When we discussed “the question”, Ian told me that, there again, the taped segment didn’t show the whole story. Ian insists that Saban had a crack of a grin as he was going through his answer and also that he was joking after he left the podium. He also indicated that because of his belief that Saban really does care about his players that the answer to “the question” must be very complex. He said otherwise he would have just given a quick answer but out of caring about the outcome he seems to be troubled by it and that is what Ian took away from the encounter.

Ian's very mature. A scalp-slapping contest would have been a better ending, of course, but that's reality for you.

Our new rallying cry! Syracuse football continues to celebrate the little things:

"The most important thing is that we got out of here with no one getting hurt," Robinson announced over the Dome's public address system.

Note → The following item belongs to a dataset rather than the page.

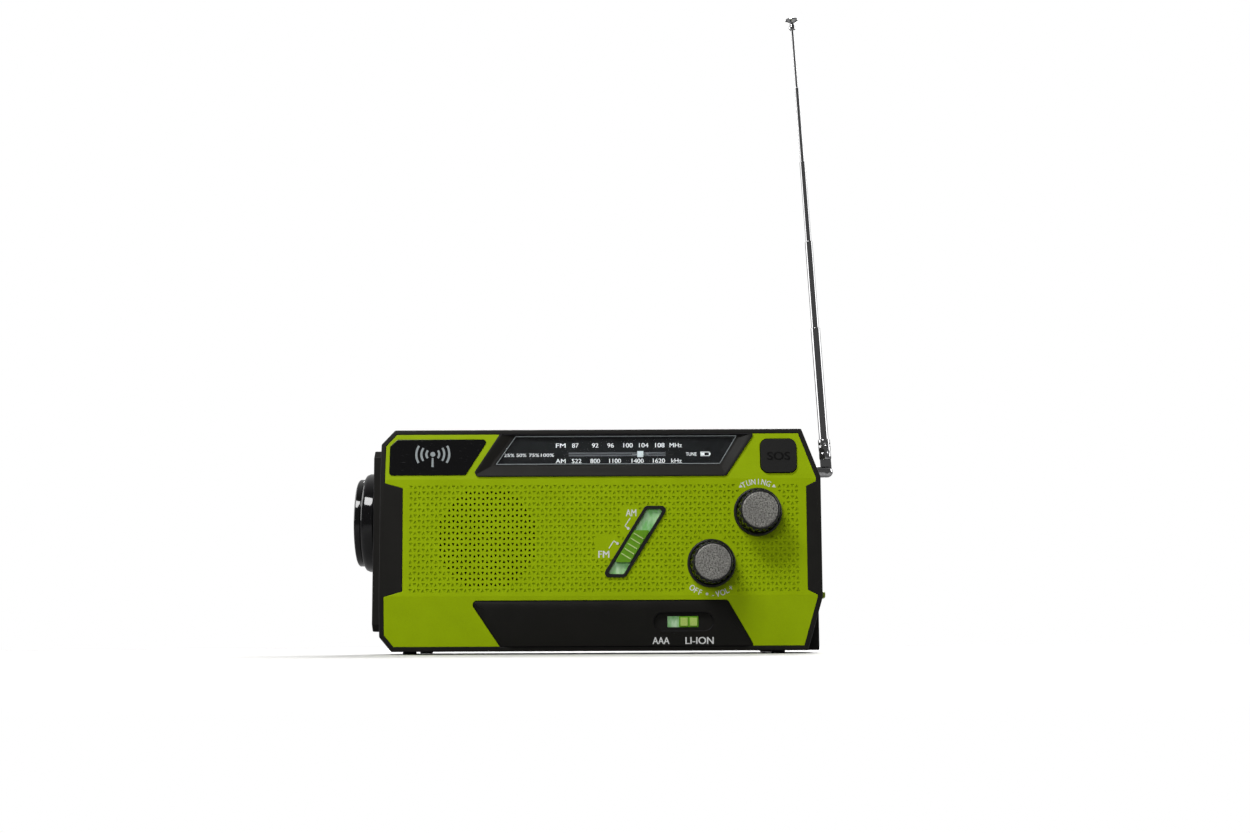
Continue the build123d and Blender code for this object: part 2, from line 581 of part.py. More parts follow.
def crank_arm():
    inner, outer = HINGE_X - 3.6, HINGE_X - 0.2
    neck = block((inner, outer), (CRANK_Y - 3.8, CRANK_Y + 3.8), (CRANK_Z - 10, CRANK_Z))
    blade = block((inner, outer), (CRANK_Y - 6, CRANK_Y + 6), (CRANK_Z - ARM_REACH - 1, CRANK_Z - 6.8))
    lip_z = (CRANK_Z - ARM_REACH - 1, CRANK_Z - ARM_REACH + 2.6)
    lip = block((outer - 1, outer + 4.3), (CRANK_Y - 4.5, CRANK_Y + 4.5), lip_z)
    barrel = rod("Y", (HINGE_X, CRANK_Z), 2.3, CRANK_Y - 3.8, CRANK_Y + 3.8)
    arm = (neck + blade + lip) & rod("X", (CRANK_Y, CRANK_Z), ARM_REACH, 70, 100)
    arm += barrel
    stud = (CRANK_Y, CRANK_Z - KNOB_REACH)
    arm += rod("X", stud, STUD_RADIUS, HINGE_X - 8.5, inner + 1)
    arm += rod("X", stud, STUD_RADIUS + 1, HINGE_X - 8.7, HINGE_X - 8.0)
    return arm - rod("Y", (HINGE_X, CRANK_Z), CRANK_PIN_RADIUS + FIT, 0, 20)


def crank_knob():
    inner, outer = HINGE_X - 3.7, HINGE_X - 8.9
    place = (CRANK_Y, CRANK_Z - KNOB_REACH)
    body = turned("X", place, [
        (outer, 0), (outer, 4.9), (outer + 0.6, 5.5), (inner - 0.6, 5.5), (inner, 4.9), (inner, 0),
    ])
    body -= rod("X", place, STUD_RADIUS + FIT, 70, 90)
    return body - rod("X", place, STUD_RADIUS + 1.2, outer - 1, outer + 1.0)


def crank_gear():
    wheel = gear(CRANK_TEETH, CRANK_MODULE, IDLER_DIRECTION, (CRANK_Y, CRANK_Z), 65.0, 68.5)
    for index in range(6):
        turn = radians(60 * index)
        wheel -= rod("X", (CRANK_Y + 11.5 * cos(turn), CRANK_Z + 11.5 * sin(turn)), 4.0, 60, 70)
    return wheel - rod("X", (CRANK_Y, CRANK_Z), AXLE_RADIUS, 60, 70)


def idler_gear():
    place = (IDLER_Y, IDLER_Z)
    gap = 180 + 180 / IDLER_PINION_TEETH
    wheel = gear(IDLER_WHEEL_TEETH, ROTOR_MODULE, ROTOR_DIRECTION, place, 60.5, 63.5)
    wheel += gear(IDLER_PINION_TEETH, CRANK_MODULE, IDLER_DIRECTION + gap, place, 63.5, 69.2)
    return wheel - rod("X", place, 1.5 + FIT, 55, 75)


def antenna_post():
    place = (ANTENNA_Y, ANTENNA_Z)
    tip = ANTENNA_X + 0.4
    post = rod("X", place, POST_RADIUS, 74.0, tip) + rod("X", place, 4.0, 74.6, 76.2)
    post += Pos(tip, *place) * Sphere(POST_RADIUS)
    slot_y = (ANTENNA_Y - 0.75, ANTENNA_Y + 0.75)
    post -= block((ANTENNA_X - 2.6, 100), slot_y, (ANTENNA_Z - 5, ANTENNA_Z + 5))
    return post - rod("Y", (ANTENNA_X, ANTENNA_Z), 0.8, ANTENNA_Y - 5, ANTENNA_Y + 5)


def antenna_rivet():
    return rod("Y", (ANTENNA_X, ANTENNA_Z), 0.8, ANTENNA_Y - 2.1, ANTENNA_Y + 2.1)


def antenna_ferrule():
    blade = block((-2.2, 2.2), (-0.7, 0.7), (0, 6)) + rod("Y", (0, 0), 2.2, -0.7, 0.7)
    sleeve = turned("Z", (0, 0), [(5.1, 0), (5.1, 2.2), (5.4, 2.45), (13.0, 2.45), (13.5, 2.1), (13.5, 0)])
    ferrule = blade + sleeve - rod("Z", (0, 0), TUBE_RADII[0], 6.5, 14)
    return LEANING * (ferrule - rod("Y", (0, 0), 0.8 + FIT, -1, 1))


def antenna_section(index):
    """One telescopic tube. Each slides inside the one before, with a short overlap when pulled out."""
    radius = TUBE_RADII[index]
    bottom = 6.5 if index == 0 else JOINT_HEIGHTS[index] - TUBE_OVERLAP
    top = JOINT_HEIGHTS[index + 1]
    section = turned("Z", (0, 0), [
        (bottom, 0), (bottom, radius), (top - 0.2, radius), (top, radius - 0.15), (top, 0),
    ])
    bore = TUBE_RADII[index + 1] + FIT
    return LEANING * (section - rod("Z", (0, 0), bore, bottom - 1, top + 1))


def antenna_tip():
    start, top = JOINT_HEIGHTS[4] - TUBE_OVERLAP, JOINT_HEIGHTS[5]
    radius = TUBE_RADII[4]
    return LEANING * turned("Z", (0, 0), [
        (start, 0), (start, radius), (top, radius), (top + 0.4, 1.35), (top + 1.4, 1.45), (top + 2.4, 1.05),
        (top + 3.3, 1.3), (top + 4.3, 2.65), (top + 4.8, 2.55), (top + 5.3, 1.4), (top + 5.4, 0),
    ])


def board_switches():
    """The slide switches behind both sliders, and the push switch behind the call button."""
    band = block((4, 22), (BOARD_Y - 4.9, BOARD_Y), (33, 48))
    source = block((24, 38), (BOARD_Y - 8.9, BOARD_Y), (6.5, 15.0))
    x, z, switch_face = 66.9, 72.5, FRONT + 8.2
    push = block((x - 3, x + 3), (switch_face, switch_face + 3.5), (z - 3, z + 3))
    push += rod("Y", (x, z), 1.7, switch_face - 0.4, switch_face)
    push += block((60, 72), (switch_face + 3.5, switch_face + 5.1), (67, 79))
    return [band, source, push]


def knob_ring(x, z):
    front = FRONT - 2.0
    return turned("Y", (x, z), [
        (FRONT, 7.9), (FRONT, 9.0), (front + 0.4, 9.0), (front, 8.6), (front, 8.1), (front + 0.2, 7.9),
    ])


def control_surrounds():
    """Fixed rings around both knobs and the slanted frame of the band switch."""
    return [
        knob_ring(TUNING_X, TUNING_Z), knob_ring(VOLUME_X, VOLUME_Z),
        through(BAND_OUTER - BAND_INNER, FRONT - 0.9, FRONT),
    ]


def slot_strips():
    """Pale strips at the bottom of both slider slots, slit for the sliders' stems."""
    middle = -1.05
    shift = Pos(middle * cos(radians(BAND_LEAN)), middle * sin(radians(BAND_LEAN)))
    band = through(BAND_INNER - shift * outline(slanted(4.6, 0.9)), FRONT + 0.7, FRONT + 1.5)
    source_slit = outline(rectangle((29.7, 35.7), (SOURCE_Z - 0.7, SOURCE_Z + 0.7)))
    return [band, skin(SOURCE_SLOT, 1.1, 1.9) - skin(source_slit, -3, 5)]


def volume_shaft():
    return rod("Y", (VOLUME_X, VOLUME_Z), SHAFT_RADIUS, KNOB_FRONT + 4, BOARD_Y - 2)


def tuning_shaft():
    """Shaft with the drum that drives the pointer's cord."""
    rim = DRUM_RADIUS + 1.2
    drum = turned("Y", (TUNING_X, TUNING_Z), [
        (-31.5, 0), (-31.5, rim), (-30.7, rim), (-30.2, DRUM_RADIUS), (-28.8, DRUM_RADIUS), (-28.3, rim),
        (-27.5, rim), (-27.5, 0),
    ])
    return drum + rod("Y", (TUNING_X, TUNING_Z), SHAFT_RADIUS, KNOB_FRONT + 4, BOARD_Y - 2)


def tuning_capacitor():
    body = block((TUNING_X - 9, TUNING_X + 9), (BOARD_Y - 8, BOARD_Y), (TUNING_Z - 9, TUNING_Z + 9))
    return body - rod("Y", (TUNING_X, TUNING_Z), SHAFT_RADIUS + FIT, -30, BOARD_Y - 1.9)


def volume_pot():
    body = rod("Y", (VOLUME_X, VOLUME_Z), 8.0, BOARD_Y - 8, BOARD_Y)
    return body - rod("Y", (VOLUME_X, VOLUME_Z), SHAFT_RADIUS + FIT, -30, BOARD_Y - 1.9)


def speaker():
    """Basket, cone and magnet of the loudspeaker as one sealed unit."""
    front = FRONT + PANEL
    return turned("Y", (SPEAKER_X, SPEAKER_Z), [
        (front, GRILLE_RADIUS), (front, 19.8), (front + 2, 19.8), (front + 8, 10.5), (front + 9, 10.5),
        (front + 14, 9.5), (front + 14, 0), (front + 6.0, 0), (front + 6.4, 5.0), (front + 1.6, 17.2),
        (front + 1.4, GRILLE_RADIUS),
    ])


def port_sockets():
    """Charging and supply sockets on their small board."""
    front = REAR - 3.1
    board = block((9, 41), (16, front), (15.0, 16.6))
    large = block((13, 26.6), (22, front), (16.6, 23.2)) - block((13.6, 26.0), (24, front + 1), (17.2, 22.6))
    large += block((14.4, 25.2), (23, front - 1), (19.4, 21.2))
    small = block((30, 38), (28, front), (16.6, 19.8)) - block((30.5, 37.5), (29, front + 1), (17.1, 19.3))
    small += block((31.2, 36.8), (28.5, front - 1), (17.8, 18.4))
    return [board, large, small]


def hinge_pins():
    """Two stub pins of the solar lid and the pin of the socket cover."""
    left, right = LID_SPAN
    spans = ((left - 1.8, left + 5), (right - 5, right + 1.8))
    pins = [rod("X", LID_HINGE, LID_PIN_RADIUS, *span) for span in spans]
    return pins + [rod("Z", COVER_HINGE, COVER_PIN_RADIUS, *wider(COVER_Z, 1.5))]


def generator_rotor():
    """Magnet, shaft and pinion, turning as one."""
    place = (ROTOR_Y, ROTOR_Z)
    gap = 180 + 180 / ROTOR_TEETH
    rotor = rod("X", place, 9.4, 46, 54) + rod("X", place, 1.0, 43.2, 64.5)
    return rotor + gear(ROTOR_TEETH, ROTOR_MODULE, ROTOR_DIRECTION + gap, place, 60.0, 64.2)


def generator_housing():
    """Can of the generator on the plate that carries the gears, with the idler's fixed pin."""
    place = (ROTOR_Y, ROTOR_Z)
    can = rod("X", place, 11.0, 43, GEAR_PLATE_X) - rod("X", place, 10.0, 44, 55.8)
    plate = block((GEAR_PLATE_X, GEAR_PLATE_X + 1.5), (-10, 30), (10, 56))
    plate -= rod("X", (CRANK_Y, CRANK_Z), AXLE_RADIUS + FIT, 50, 60)
    housing = can + plate - rod("X", place, 1.0 + FIT, 40, 60)
    return housing + rod("X", (IDLER_Y, IDLER_Z), 1.5, GEAR_PLATE_X, CAP_X - 0.8)


def rubber_feet():
    return [rod("Z", place, 2.6, -FOOT_HEIGHT, 0) + rod("Z", place, 1.5, 0, 1.3) for place in FEET]


def case_screws():
    """Four long screws from the rear, and four short ones that hold the crank end cap from inside."""
    screws = []
    for x, z in SCREW_PLACES:
        recess = Pos(x, -8, z) * Box(3.2, 1.4, 0.6) + Pos(x, -8, z) * Box(0.6, 1.4, 3.2)
        screws.append(rod("Y", (x, z), 2.6, -10, -8) - recess + rod("Y", (x, z), 1.4, FRONT + 9, -10))
    for place in CAP_SCREWS:
        head = rod("X", place, 2.3, CAP_X - WALL - 1.6, CAP_X - WALL)
        screws.append(head + rod("X", place, 1.2, CAP_X - WALL, CAP_FACE - 4))
    return screws


PARTS = {
    "front_frame": front_frame,
    "front_panel": front_panel,
    "rear_shell": rear_shell,
    "light_end_cap": light_end_cap,
    "crank_end_cap": crank_end_cap,
    "rubber_feet": rubber_feet,
    "case_screws": case_screws,
    "badge_plate": badge_plate,
    "dial_bezel": dial_bezel,
    "dial_window": dial_window,
    "dial_scale": dial_scale,
    "dial_pointer": dial_pointer,
    "switch_trim": switch_trim,
    "sos_button": sos_button,
    "board_switches": board_switches,
    "control_surrounds": control_surrounds,
    "tuning_knob": lambda: knob(TUNING_X, TUNING_Z),
    "tuning_knob_cap": lambda: knob_cap(TUNING_X, TUNING_Z),
    "tuning_shaft": tuning_shaft,
    "tuning_capacitor": tuning_capacitor,
    "volume_knob": lambda: knob(VOLUME_X, VOLUME_Z),
    "volume_knob_cap": lambda: knob_cap(VOLUME_X, VOLUME_Z),
    "volume_shaft": volume_shaft,
    "volume_pot": volume_pot,
    "slot_strips": slot_strips,
    "band_slider": band_slider,
    "source_slider": source_slider,
    "main_board": main_board,
    "ferrite_rod": ferrite_rod,
    "speaker": speaker,
    "torch_body": torch_body,
    "torch_bezel": torch_bezel,
    "torch_lens": torch_lens,
    "torch_reflector": torch_reflector,
    "torch_led_board": torch_led_board,
    "aaa_cells": aaa_cells,
    "battery_door": battery_door,
    "lithium_cell": lithium_cell,
    "port_sockets": port_sockets,
    "port_cover": port_cover,
    "hinge_pins": hinge_pins,
    "solar_lid": solar_lid,
    "solar_cell": solar_cell,
    "reading_lamp_lens": reading_lamp_lens,
    "crank_hub": crank_hub,
    "crank_hinge_pin": crank_hinge_pin,
    "crank_arm": crank_arm,
    "crank_knob": crank_knob,
    "crank_gear": crank_gear,
    "idler_gear": idler_gear,
    "generator_rotor": generator_rotor,
    "generator_housing": generator_housing,
    "antenna_post": antenna_post,
    "antenna_rivet": antenna_rivet,
    "antenna_ferrule": antenna_ferrule,
    "antenna_tube_1": lambda: antenna_section(0),
    "antenna_tube_2": lambda: antenna_section(1),
    "antenna_tube_3": lambda: antenna_section(2),
    "antenna_tube_4": lambda: antenna_section(3),
    "antenna_tip": antenna_tip,
}


def main():
    os.makedirs("parts", exist_ok=True)
    for name, build in PARTS.items():
        save(name, build())


main()
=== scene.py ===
import json
from collections import deque
from math import atan2, cos, exp, hypot, pi, radians, sin

import bmesh
import bpy
from mathutils import Matrix, Vector
from mathutils.bvhtree import BVHTree
from mathutils.geometry import delaunay_2d_cdt


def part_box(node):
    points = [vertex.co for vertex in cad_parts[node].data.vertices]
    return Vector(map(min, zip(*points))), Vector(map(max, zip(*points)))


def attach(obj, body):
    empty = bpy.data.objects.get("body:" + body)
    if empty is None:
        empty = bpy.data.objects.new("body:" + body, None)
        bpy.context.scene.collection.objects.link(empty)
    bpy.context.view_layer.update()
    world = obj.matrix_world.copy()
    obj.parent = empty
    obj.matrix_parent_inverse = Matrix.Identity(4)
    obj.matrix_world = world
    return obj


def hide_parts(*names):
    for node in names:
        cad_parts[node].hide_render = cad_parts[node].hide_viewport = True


# The looks of a hand-crank emergency radio around its CAD frame. Lengths are in metres.
# The radio faces -Y. Heights in the label tables are counted from the underside of the case.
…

Dick Vermeil will end up crying over this whole thing before it is over. Mark our words.

Missing from the Aggies's spring game: one 900 pound running back. Jorvorskie Lane did not participate in the spring game this past weekend, either because he had some kind of issue, is miffed over being moved to the fullback spot full-time in Mike Sherman's new offense, or to save the structural pounding the stadium takes when he runs and shakes the lighting towers.

Or perhaps he's just in musth.

Ape, baby, you have taken the red pill. A belated congratulations to the demented brain sitting atop the hairy, drag-knuckled frame of Christmas Ape for getting dooced by the Washington Post for his work on KSK. (Me rike!) Welcome to the Floating World full-time.